Женщина средних лет в каком-то бесформенном балахоне, заляпанном жирными пятнами, и с претензией на провинциальную богему, не чуждая изобразительного искусства во всех его разнообразных проявлениях, от музейно-академического до рыночно-коммерческого, несколько запинаясь, растягивая слова, моргая и очень волнуясь, уверяла нас, что обнаружила безусловного и прекрасного Малевича. Голос ее при этом звучал до чрезвычайности проникновенно и убедительно, претендуя на безграничное доверие.
После обмена светскими любезностями, чаепития, комплиментов собачке, кошечке и бессловесному мужу следует короткая ознакомительная преамбула и откуда-то из соседней плотно закрытой комнаты, где явно сидел кто-то посторонний, ожидавший окончания показа и переговоров, извлекся, словно соткался из воздуха, насыщенного культурными аллюзиями, а возможно, и преступными миазмами, уже виданный мной портрет. Мы молча изучали его минут пятнадцать, разглядывая таинственные граффити на оборотной стороне, холст, гвозди и кромки, обнюхивая буквально каждый квадратный сантиметр.
Для постороннего глаза выглядит странно и даже диковато, но многие знатоки действительно обнюхивают предмет, подозревая какие-то недавние вмешательства и временно регрессируя до состояния первобытного охотника, доверяющего обонянию больше зрения и, тем более, мусора пустых слов.
«Химия какая-то», — говорил тот же Шустер, учуяв запах свежего даммарного лака от холста, якобы сто лет пролежавшего в пыльной кладовке.
Но в тот раз никакой химии не было. Была картина. Вещь старая, нереставрированная и удивительно красивая. На плохоньком любительском подрамнике надпись «Портрет Яковлевой» и, может быть, дата — 1935 год, но относительно последнего я совсем не уверен. Просто не помню, хотя услужливое самовнушение неустанно нашептывает мне нечто подобное. И опять эти загадочные обозначения на оборотной стороне холста. Никакой подписи нет. Ни на лицевой поверхности полотна, ни на обороте.
Въедливый перекрестный допрос о происхождении вытащил наружу наиболее приближенный к усредненной ленинградской реальности рассказ в духе монохромного коммунального экзистенциализма поздних повестей Юрия Трифонова. Про анонимных соседей по даче, которые то ли сами являлись родственниками этой Яковлевой, то ли были коротко знакомы с ними. Традиционный сюжет о чердаке или антресолях, где люди хранили шедевр, опасаясь даже упоминания запретного имени Казимира Малевича. Правда немного обытовленный, причесанный и спущенный на землю. Картина, со слов продававшей ее женщины, была «не засвечена». Пришла, что называется, «с адреса», минуя многочисленных посредников, коллекционеров, «крутяг» и «бегунков», сохраняя тем самым весьма условную «девственность» в понимании художественного рынка. Безукоризненный и трогательный «интеллигентный» провенанс.

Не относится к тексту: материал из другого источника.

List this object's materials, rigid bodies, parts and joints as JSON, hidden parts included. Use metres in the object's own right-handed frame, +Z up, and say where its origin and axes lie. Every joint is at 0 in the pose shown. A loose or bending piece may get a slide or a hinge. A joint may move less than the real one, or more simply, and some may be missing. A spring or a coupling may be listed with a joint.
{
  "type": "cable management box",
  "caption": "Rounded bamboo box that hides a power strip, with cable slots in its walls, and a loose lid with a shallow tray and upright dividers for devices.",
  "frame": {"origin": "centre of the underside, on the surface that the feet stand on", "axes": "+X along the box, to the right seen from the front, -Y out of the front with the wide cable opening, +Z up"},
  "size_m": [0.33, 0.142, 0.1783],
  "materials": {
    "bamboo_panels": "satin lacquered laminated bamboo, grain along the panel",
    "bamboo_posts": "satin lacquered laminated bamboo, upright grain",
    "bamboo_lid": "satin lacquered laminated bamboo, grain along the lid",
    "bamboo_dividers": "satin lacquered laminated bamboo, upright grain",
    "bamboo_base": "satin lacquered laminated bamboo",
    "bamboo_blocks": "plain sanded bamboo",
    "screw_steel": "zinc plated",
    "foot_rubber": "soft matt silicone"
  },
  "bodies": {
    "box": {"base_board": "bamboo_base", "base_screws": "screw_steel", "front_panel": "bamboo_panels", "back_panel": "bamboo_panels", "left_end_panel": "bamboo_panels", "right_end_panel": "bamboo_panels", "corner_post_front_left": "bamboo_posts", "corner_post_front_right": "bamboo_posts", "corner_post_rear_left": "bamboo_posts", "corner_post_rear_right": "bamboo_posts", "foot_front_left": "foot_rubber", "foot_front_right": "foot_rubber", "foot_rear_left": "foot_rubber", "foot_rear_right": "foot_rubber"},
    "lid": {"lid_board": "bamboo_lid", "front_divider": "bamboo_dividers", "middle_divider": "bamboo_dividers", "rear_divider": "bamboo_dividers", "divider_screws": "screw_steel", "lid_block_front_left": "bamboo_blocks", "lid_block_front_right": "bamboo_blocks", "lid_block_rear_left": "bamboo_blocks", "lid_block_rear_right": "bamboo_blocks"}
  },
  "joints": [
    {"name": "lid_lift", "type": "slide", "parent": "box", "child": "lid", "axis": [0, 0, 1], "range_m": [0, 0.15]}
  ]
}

Полное, однако, несовпадение с первоначально услышанной мной версией о безродных покойниках, неизвестных художницах и магазине выморочного имущества. С учетом характера того места, где я впервые увидел портрет, тезис о «незасвеченности» и «невинности» не выдерживал никакой, даже самой мягкой, критики. Скорее, наоборот, вызывал в памяти некогда популярный, а ныне полностью развенчанный советский роман, где в одной из сцен цыгане продавали деду Щукарю лошадь, надувая и его, и ее в прямом и переносном смысле.
Рассказ интеллигентной дамы, продававшей картину, однако, лился тихим ручейком и прерывать его снижающими культурный пафос циничными ремарками было совсем неуместно. Вопросы о биографии модели получали быстрые заученные ответы, но, опять же, вся конкретика вышла за пределы моих интеллектуально-мнестических способностей. Вряд ли ответы были развернутыми, иначе я что-нибудь запомнил бы. Единственное, что четко врезалось в память, было слово «соседи».
Возможно, я запамятовал еще один существенный момент, но, кажется, вопрос о продаже или цене даже не ставился, хотя в первом случае, когда я видел картину в Петербурге, цена звучала. Где-то между пятьюстами и тысячей долларов, что было не так уж и мало для начала 1990-х годов, когда двухкомнатная квартира стоила около трех тысяч долларов. Я не купил тогда эту картину, потому что у меня попросту не было таких огромных по тем временам денег. С точки зрения нынешнего благосостояния и современных финансовых запросов совсем невозможно понять ценообразование на первостепенные предметы искусства даже тридцатилетней давности, не говоря уж о более ранних советских временах.